I-131 MIBG is a drug that is used to treat neuroblastoma. It is a clear liquid, made of two materials: metaiodobenzylguanidine, or MIBG, and I-131, a radioactive material. The MIBG carries the radioactive I-131 specifically to your child’s tumors, where it targets the cancer cells over many weeks.
Your child will receive MIBG slowly using an infusion pump like the one shown above. The pump sends the I-131 MIBG into the bloodstream through an IV or central line. The process takes about two hours, and is not painful. Your child’s blood pressure and heart rate will be checked every 15 minutes during the infusion. Occasionally, a patient’s blood pressure goes up a bit, requiring medicine for a few days.
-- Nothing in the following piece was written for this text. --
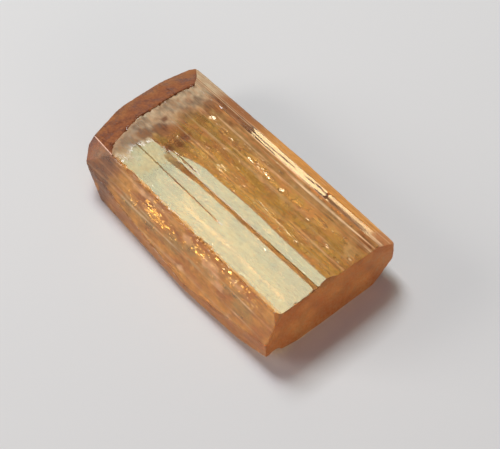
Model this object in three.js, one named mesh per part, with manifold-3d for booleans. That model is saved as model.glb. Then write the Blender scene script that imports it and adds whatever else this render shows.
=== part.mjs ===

Once the radioactive material enters the bloodstream, it travels to the cancer cells in your child’s body. A significant amount of the radioactive material is filtered into the kidneys, and passed out of the body through your child’s urine over several days. Your child may have a bladder catheter, if he or she is too young to urinate every two hours in the toilet. Some of the radioactive material will leave your child’s body through sweat, saliva and feces.
The radiation leaving your child’s body in the days following treatment is what makes MIBG so different from other cancer treatments. Because MIBG is radioactive, it’s handled very carefully. We take many precautions to ensure your safety, and the safety of other patients and staff, while your child is treated. To limit radiation exposure to others, you will be the primary caregiver for your child, who will stay in a special room at the hospital until the radiation has gone down to a safe level. This usually takes 2 to 5 days.